_TASK DIRECTIONS_
Stop after the line with "(0.11, 0.033, 0.006))": repeat exactly every line before it, beginning with the first, and that line itself.
================================
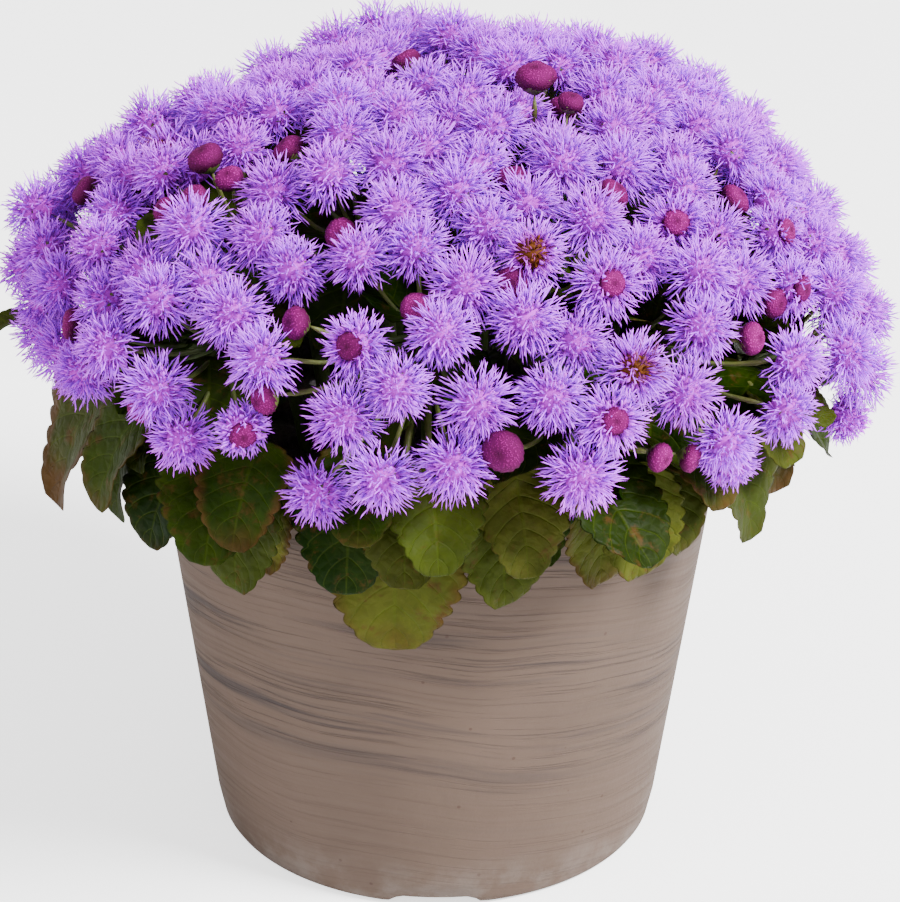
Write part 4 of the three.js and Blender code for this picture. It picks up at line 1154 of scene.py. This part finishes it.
class FlowerSettings(bpy.types.PropertyGroup):
    threads: count_setting("Threads", "Threads of one head", 166, 10, 400)
    fine_threads: count_setting("Fine threads", "Fine threads of one head", 186, 10, 400)
    tubes: count_setting("Tubes", "Floret tubes of one head", 70, 1, 200)
    short_share: factor_setting("Short threads", "Share of short, rosy threads", 0.22)
    thread_width: unit_setting("Thread width", "Width of a thread near its tip", 0.00025)
    overlap: unit_setting("Overlap", "How far the threads of two heads mingle", 0.0016)
    # mauve at the roots, and darker there as painted shade deep in a head
    mauve_and_shade_root_colour: colour_setting("Thread root", "Colour deep in a head", (0.42, 0.008, 0.50))
    thread_colour: colour_setting("Thread", "Colour halfway up a thread", (0.47, 0.014, 0.96))
    tip_colour: colour_setting("Thread tip", "Colour of the tips", (0.60, 0.085, 1.0))
    blush_colour: colour_setting("Blush", "Colour of young florets", (0.66, 0.026, 0.68))
    # a darker colour that paints shade between a bud's beads, on its underside and in its hollow
    shaded_bud_colour: colour_setting("Bud", "Colour between a bud's beads", (0.046, 0.0007, 0.025))
    bead_colour: colour_setting("Bead", "Colour of a bud's beads", (0.25, 0.0085, 0.160))
    withered_colour: colour_setting("Withered", "Colour of withered florets", (0.11, 0.033, 0.006))


class FoliageSettings(bpy.types.PropertyGroup):
    teeth: factor_setting("Teeth", "Depth of the leaf's teeth, as a share of its width", 0.13, 0.5)
    crinkle: unit_setting("Crinkle", "Height of the leaf's crinkles", 0.00035)
    leaf_colour: colour_setting("Leaf", "Colour of a full grown leaf", (0.0044, 0.0165, 0.0001))
    young_colour: colour_setting("Patches", "Colour of its lighter patches", (0.030, 0.047, 0.0030))
    fresh_colour: colour_setting("Pale leaf", "Colour of a pale leaf", (0.122, 0.118, 0.0150))
    vein_colour: colour_setting("Veins", "Colour of the ribs and veins", (0.050, 0.076, 0.0050))
    rust_colour: colour_setting("Rust", "Colour of dry edges and brown spots", (0.050, 0.024, 0.006))
    stalk_colour: colour_setting("Stalk", "Colour of stems and stalks", (0.030, 0.050, 0.004))


class StudioSettings(bpy.types.PropertyGroup):
    floor_colour: colour_setting("Floor", "Colour of the floor", (0.88, 0.88, 0.88))
    floor_glow: factor_setting("Floor glow", "How much brighter the floor looks", 1.6, 10.0)
    key_power: unit_setting("Main light", "Power of the soft main light", 104.0, "POWER")
    fill_power: unit_setting("Side light", "Power of the soft light opposite", 7.0, "POWER")
    sky_strength: factor_setting("Surroundings", "Strength of the even light all round", 1.0, 10.0)
    distance: unit_setting("Camera distance", "From the camera to its aim", 0.8)
    elevation: unit_setting("Camera elevation", "Angle above the horizon", math.radians(26.48), "ROTATION",
                            subtype="ANGLE")
    roll: unit_setting("Camera roll", "Turn about its own axis", math.radians(0.54), "ROTATION",
                       subtype="ANGLE")
    lens: FloatProperty(name="Lens", description="Focal length", default=163.6, subtype="DISTANCE_CAMERA")


SETTINGS = {
    "ageratum_pot": PotSettings,
    "ageratum_flowers": FlowerSettings,
    "ageratum_foliage": FoliageSettings,
    "ageratum_studio": StudioSettings,
}


# ---- operators ----------------------------------------------------------------------------------------
class AGERATUM_OT_studio(bpy.types.Operator):
    """Make the floor, the lights and the camera"""

    bl_idname = "ageratum.studio"
    bl_label = "Studio"

    def execute(self, context):
        settings, link = context.scene.ageratum_studio, context.scene.collection.objects.link
        mesh = bpy.data.meshes.new("floor")
        corners = [(FLOOR * x, FLOOR * y, 0) for x, y in ((-1, -1), (1, -1), (1, 1), (-1, 1))]
        mesh.from_pydata(corners, [], [(0, 1, 2, 3)])
        mesh.materials.append(floor_material(settings))
        floor = bpy.data.objects.new("floor", mesh)
        link(floor)

        world = bpy.data.worlds.new("studio")
        context.scene.world = world
        world.use_nodes = True
        back = world.node_tree.nodes["Background"]
        back.inputs[0].default_value = WHITE
        back.inputs[1].default_value = settings.sky_strength

        for (name, place, size), power in zip(LAMPS, (settings.key_power, settings.fill_power)):
            lamp = bpy.data.lights.new(name, "AREA")
            lamp.shape, lamp.size, lamp.energy = "DISK", size, power
            holder = bpy.data.objects.new(name, lamp)
            holder.location = place
            holder.rotation_euler = (Vector(LAMP_AIM) - Vector(place)).to_track_quat("-Z", "Y").to_euler()
            link(holder)

        camera = bpy.data.objects.new("camera", bpy.data.cameras.new("camera"))
        link(camera)
        rise, roll = settings.elevation, settings.roll
        right, up = Vector((1, 0, 0)), Vector((0, math.sin(rise), math.cos(rise)))
        backward = Vector((0, -math.cos(rise), math.sin(rise)))
        turned_right = right * math.cos(roll) + up * math.sin(roll)
        turned_up = up * math.cos(roll) - right * math.sin(roll)
        turn = Matrix((turned_right, turned_up, backward)).transposed()
        place = Vector(CAMERA_AIM) * METRES + backward * settings.distance
        camera.matrix_world = Matrix.Translation(place) @ turn.to_4x4()
        camera.data.lens = settings.lens
        camera.data.clip_start, camera.data.clip_end = CAMERA_LIMITS
        context.scene.camera = camera
        return {"FINISHED"}


class AGERATUM_OT_pot(bpy.types.Operator):
    """Make the tapered pot, with a rounded rim and foot and four drain notches"""

    bl_idname = "ageratum.pot"
    bl_label = "Pot"

    def execute(self, context):
        settings = context.scene.ageratum_pot
        arc = np.radians(np.linspace(0, 90, EDGES["points"]))
        rim, foot, top, wall, floor = (POT[key] for key in ("rim", "foot", "height", "wall", "floor"))
        low, high, ring = EDGES["foot"], EDGES["rim"], foot - POT["ring"]
        outer = [(foot - low + low * math.sin(a), low - low * math.cos(a)) for a in arc]
        outer += [(wall_radius(z), z) for z in np.linspace(*EDGES["wall"])]
        outer += [(rim - high + high * math.cos(a), top - high + high * math.sin(a)) for a in arc]
        inner = [(rim - wall + high - high * math.sin(a), top - high + high * math.cos(a)) for a in arc]
        inner += [(wall_radius(z) - wall, z) for z in (*EDGES["inner"], floor)]
        under = [(POT["drain"], floor), (POT["drain"], POT["recess"]), (ring, POT["recess"]), (ring, 0),
                 (foot - EDGES["sole"], 0)]
        profile = np.array(outer + inner + under)
        turn = turns(settings.sides)
        # each notch lifts the foot's lower edge, with a straight slope at either side
        quarter = 2 * np.pi / POT["notches"]
        away = np.abs((turn + quarter / 2) % quarter - quarter / 2) * foot
        inside = POT["notch_width"] / 2 + EDGES["slope"] / 2 - away
        lift = POT["notch_height"] * np.clip(inside / EDGES["slope"], 0, 1)
        radius, height = profile[:, :1], profile[:, 1:]
        raised = (height < POT["notch_height"]) & (radius > ring - EDGES["margin"])
        height = np.where(raised, np.maximum(height, lift), height)
        corners = np.stack([radius * np.cos(turn), radius * np.sin(turn), height], -1)
        at = np.arange(height.size).reshape(height.shape)
        after = np.roll(at, -1, 1)
        quads = np.stack([at, after, np.roll(after, -1, 0), np.roll(at, -1, 0)], -1).reshape(-1, 4)
        shape = {"corners": corners.reshape(-1, 3), "quads": quads, "triangles": np.empty((0, 3), int)}
        levels = np.arange(len(profile))[:, None] / len(profile)
        layout = np.stack(np.broadcast_arrays(np.abs(turn / np.pi - 1), levels), -1).reshape(-1, 2)
        pot = make_piece("clay_pot", [block(shape, 0, layout)], [pot_material(settings)], "pot")
        pot.data.uv_layers.remove(pot.data.uv_layers[MAP])
        return {"FINISHED"}


class AGERATUM_OT_soil(bpy.types.Operator):
    """Make the potting soil, whose top is heaped with crumbs"""

    bl_idname = "ageratum.soil"
    bl_label = "Soil"

    def execute(self, context):
        turn, steps = turns(CRUMBS["sides"]), CRUMBS["rings"]
        bottom, edge = POT["floor"] + GAP, soil_radius(SOIL["top"])
        radius = np.append(soil_radius(bottom), edge * (1 - np.arange(steps) / steps))[:, None]
        x, y = radius * np.cos(turn), radius * np.sin(turn)
        high = np.broadcast_to(soil_height(radius), x.shape)
        # crumbs: rounded heaps, each falling off as exp(-(distance / size)^2)
        k = np.arange(CRUMBS["count"])
        far, around = edge * np.sqrt(draw(k, 61)) * CRUMBS["within"], 2 * np.pi * draw(k, 62)
        size = CRUMBS["wide"][0] + CRUMBS["wide"][1] * draw(k, 63)
        tall = CRUMBS["tall"][0] + CRUMBS["tall"][1] * draw(k, 64)
        for cx, cy, wide, up in zip(far * np.cos(around), far * np.sin(around), size, tall):
            high = high + up * np.exp(-((x - cx) ** 2 + (y - cy) ** 2) / wide**2)
        high[0] = bottom
        high[1] = SOIL["top"]
        rings = np.stack([x, y, high], -1)[None]
        shape = skins(rings, np.array([[0, 0, bottom]]), np.array([[0, 0, high[-1].mean()]]))
        make_piece("potting_soil", [block(shape, 0, spread_map(shape))], [soil_material()], "soil")
        return {"FINISHED"}


class AGERATUM_OT_stems(bpy.types.Operator):
    """Make the stems with their leaves"""

    bl_idname = "ageratum.stems"
    bl_label = "Stems and leaves"

    def execute(self, context):
        settings = context.scene.ageratum_foliage
        sprays = plan_sprays()
        stems = plan_stems(sprays)
        leaves = plan_leaves(stems)
        materials = [stalk_material(settings), leaf_material(settings)]
        along = np.linspace(0, 1, TWIG["levels"] + 2)
        thick = STEM["radius"] * (1 - TWIG["thinner"] * along)
        for k, corners in enumerate(stems):
            shape = tubes(spaced(corners, along)[None], thick, TWIG["sides"])
            numbers = {"along": per_ring(shape, TWIG["along"] * along[1:-1], 0, TWIG["along"])}
            blocks = [block(shape, 0, spread_map(shape, 0, STEM_CELLS), **numbers)]
            mine = {key: values[leaves["stem"] == k] for key, values in leaves.items()}
            if len(mine["length"]):
                shape, numbers = petiole_shapes(mine, stems)
                blocks.append(block(shape, 0, spread_map(shape, 1, STEM_CELLS), **numbers))
                shape, layout, numbers = blade_shapes(mine, settings, BLADE["levels"])
                blocks.append(block(shape, 1, layout, **numbers))
            ruff = whorl(sprays["axis"][k], sprays["knot"][k], k)
            shape, layout, numbers = blade_shapes(ruff, settings, BLADE["small_levels"])
            blocks.append(block(shape, 1, layout, **numbers))
            stem = make_piece(f"leafy_stem_{k + 1:02d}", blocks, materials, f"stem_{k + 1:02d}")
            stem.data.uv_layers.remove(stem.data.uv_layers[MAP])
        return {"FINISHED"}


class AGERATUM_OT_flowers(bpy.types.Operator):
    """Make the sprays of threadlike flower heads and round buds"""

    bl_idname = "ageratum.flowers"
    bl_label = "Flowers"

    def execute(self, context):
        settings = context.scene.ageratum_flowers
        sprays = plan_sprays()
        blooms = plan_blooms(sprays)
        materials = [thread_material(settings), bud_material(settings),
                     stalk_material(context.scene.ageratum_foliage)]
        for k in range(SPRAYS):
            picked = np.flatnonzero(blooms["spray"] == k)
            heads, buds = picked[~blooms["bud"][picked]], picked[blooms["bud"][picked]]
            buttons = np.concatenate([buds, heads[blooms["young"][heads] > 0]])
            lots = (
                (0, *thread_shapes(blooms, heads, settings, settings.threads, LONG, k)),
                (0, *thread_shapes(blooms, heads, settings, settings.fine_threads, FINE, k + FINE_SEED)),
                (0, *tube_shapes(blooms, heads, settings, k + TUBE_SEED)),
                (0, *core_shapes(blooms, heads)),
                (2, *cup_shapes(blooms, picked)),
                (2, *stalk_shapes(blooms, picked, sprays["knot"][k])),
            )
            cells = math.ceil(math.sqrt(sum(shape["size"][0] for _, shape, _ in lots[:3]) + 3 * len(picked)))
            blocks, used = [], 0
            for slot, shape, numbers in lots:
                blocks.append(block(shape, slot, spread_map(shape, used, cells), **numbers))
                used += shape["size"][0]
            if len(buttons):
                shape, numbers = button_shapes(blooms, buttons)
                blocks.append(block(shape, 1, spread_map(shape), **numbers))
            make_piece(f"flower_spray_{k + 1:02d}", blocks, materials, f"spray_{k + 1:02d}")
        return {"FINISHED"}


class AGERATUM_PT_panel(bpy.types.Panel):
    """The settings, and a button for each piece"""

    bl_label = "Potted ageratum"
    bl_idname = "AGERATUM_PT_panel"
    bl_space_type = "VIEW_3D"
    bl_region_type = "UI"
    bl_category = "Ageratum"

    def draw(self, context):
        for operator, name in zip(OPERATORS, ("ageratum_studio", "ageratum_pot", None, "ageratum_foliage",
                                              "ageratum_flowers")):
            box = self.layout.box()
            box.operator(operator.bl_idname)
            if name:
                settings = getattr(context.scene, name)
                for key in SETTINGS[name].__annotations__:
                    box.prop(settings, key)


OPERATORS = (AGERATUM_OT_studio, AGERATUM_OT_pot, AGERATUM_OT_soil, AGERATUM_OT_stems, AGERATUM_OT_flowers)
CLASSES = (*SETTINGS.values(), *OPERATORS, AGERATUM_PT_panel)


def register():
    for cls in CLASSES:
        bpy.utils.register_class(cls)
    for name, cls in SETTINGS.items():
        setattr(bpy.types.Scene, name, PointerProperty(type=cls))


def unregister():
    for name in SETTINGS:
        delattr(bpy.types.Scene, name)
    for cls in reversed(CLASSES):
        bpy.utils.unregister_class(cls)


def main():
    """Makes everything in order."""
    register()
    bpy.ops.ageratum.studio()
    bpy.ops.ageratum.pot()
    bpy.ops.ageratum.soil()
    bpy.ops.ageratum.stems()
    bpy.ops.ageratum.flowers()


if __name__ == "__main__":
    main()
================================
_SOLUTION FOR THIS PROBLEM_
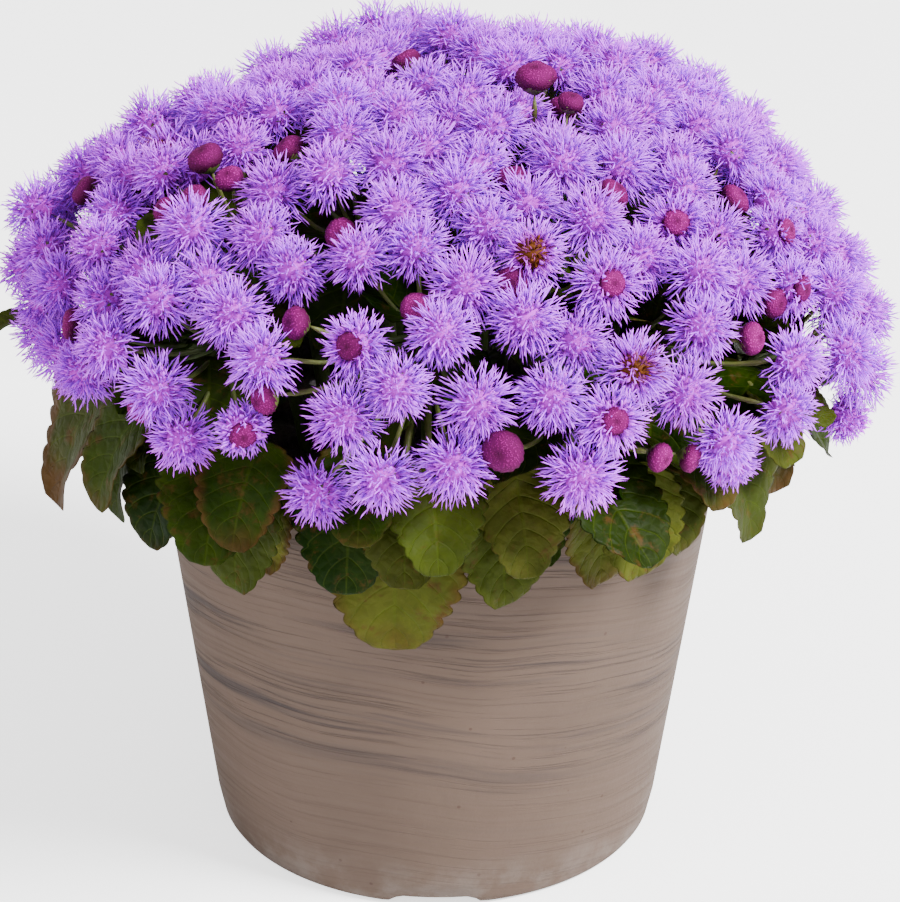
Write part 4 of the three.js and Blender code for this picture. It picks up at line 1154 of scene.py. This part finishes it.
class FlowerSettings(bpy.types.PropertyGroup):
    threads: count_setting("Threads", "Threads of one head", 166, 10, 400)
    fine_threads: count_setting("Fine threads", "Fine threads of one head", 186, 10, 400)
    tubes: count_setting("Tubes", "Floret tubes of one head", 70, 1, 200)
    short_share: factor_setting("Short threads", "Share of short, rosy threads", 0.22)
    thread_width: unit_setting("Thread width", "Width of a thread near its tip", 0.00025)
    overlap: unit_setting("Overlap", "How far the threads of two heads mingle", 0.0016)
    # mauve at the roots, and darker there as painted shade deep in a head
    mauve_and_shade_root_colour: colour_setting("Thread root", "Colour deep in a head", (0.42, 0.008, 0.50))
    thread_colour: colour_setting("Thread", "Colour halfway up a thread", (0.47, 0.014, 0.96))
    tip_colour: colour_setting("Thread tip", "Colour of the tips", (0.60, 0.085, 1.0))
    blush_colour: colour_setting("Blush", "Colour of young florets", (0.66, 0.026, 0.68))
    # a darker colour that paints shade between a bud's beads, on its underside and in its hollow
    shaded_bud_colour: colour_setting("Bud", "Colour between a bud's beads", (0.046, 0.0007, 0.025))
    bead_colour: colour_setting("Bead", "Colour of a bud's beads", (0.25, 0.0085, 0.160))
    withered_colour: colour_setting("Withered", "Colour of withered florets", (0.11, 0.033, 0.006))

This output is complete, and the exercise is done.